TO BE DONE -> Please output the lines shown below exactly as they appear.

════

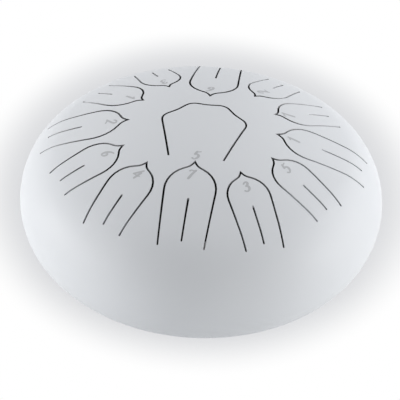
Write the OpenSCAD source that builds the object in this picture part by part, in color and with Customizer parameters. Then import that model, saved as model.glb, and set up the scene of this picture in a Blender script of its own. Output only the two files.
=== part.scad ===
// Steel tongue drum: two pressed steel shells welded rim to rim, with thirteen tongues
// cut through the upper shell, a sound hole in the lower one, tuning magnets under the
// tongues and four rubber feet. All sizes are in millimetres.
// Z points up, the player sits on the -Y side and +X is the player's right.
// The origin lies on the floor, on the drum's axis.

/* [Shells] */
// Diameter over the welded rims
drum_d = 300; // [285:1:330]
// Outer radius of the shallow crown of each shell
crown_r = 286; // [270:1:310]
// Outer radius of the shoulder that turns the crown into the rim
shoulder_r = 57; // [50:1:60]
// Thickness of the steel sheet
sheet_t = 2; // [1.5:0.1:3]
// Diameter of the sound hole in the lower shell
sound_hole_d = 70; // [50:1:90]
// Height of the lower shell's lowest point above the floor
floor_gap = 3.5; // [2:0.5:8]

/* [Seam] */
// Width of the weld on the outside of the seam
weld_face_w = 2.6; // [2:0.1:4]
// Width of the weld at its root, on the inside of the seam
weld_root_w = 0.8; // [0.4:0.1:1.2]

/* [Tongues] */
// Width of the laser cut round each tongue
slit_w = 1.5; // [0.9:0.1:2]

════

OUTPUT FOR THIS TASK ->
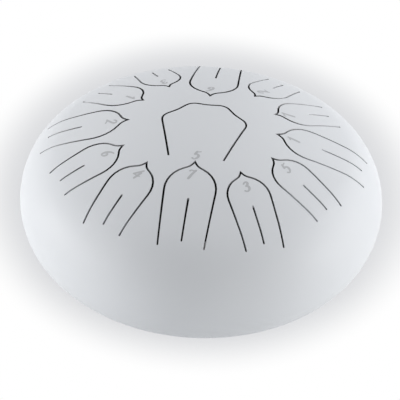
Write the OpenSCAD source that builds the object in this picture part by part, in color and with Customizer parameters. Then import that model, saved as model.glb, and set up the scene of this picture in a Blender script of its own. Output only the two files.
=== part.scad ===
// Steel tongue drum: two pressed steel shells welded rim to rim, with thirteen tongues
// cut through the upper shell, a sound hole in the lower one, tuning magnets under the
// tongues and four rubber feet. All sizes are in millimetres.
// Z points up, the player sits on the -Y side and +X is the player's right.
// The origin lies on the floor, on the drum's axis.

/* [Shells] */
// Diameter over the welded rims
drum_d = 300; // [285:1:330]
// Outer radius of the shallow crown of each shell
crown_r = 286; // [270:1:310]
// Outer radius of the shoulder that turns the crown into the rim
shoulder_r = 57; // [50:1:60]
// Thickness of the steel sheet
sheet_t = 2; // [1.5:0.1:3]
// Diameter of the sound hole in the lower shell
sound_hole_d = 70; // [50:1:90]
// Height of the lower shell's lowest point above the floor
floor_gap = 3.5; // [2:0.5:8]

/* [Seam] */
// Width of the weld on the outside of the seam
weld_face_w = 2.6; // [2:0.1:4]
// Width of the weld at its root, on the inside of the seam
weld_root_w = 0.8; // [0.4:0.1:1.2]

/* [Tongues] */
// Width of the laser cut round each tongue
slit_w = 1.5; // [0.9:0.1:2]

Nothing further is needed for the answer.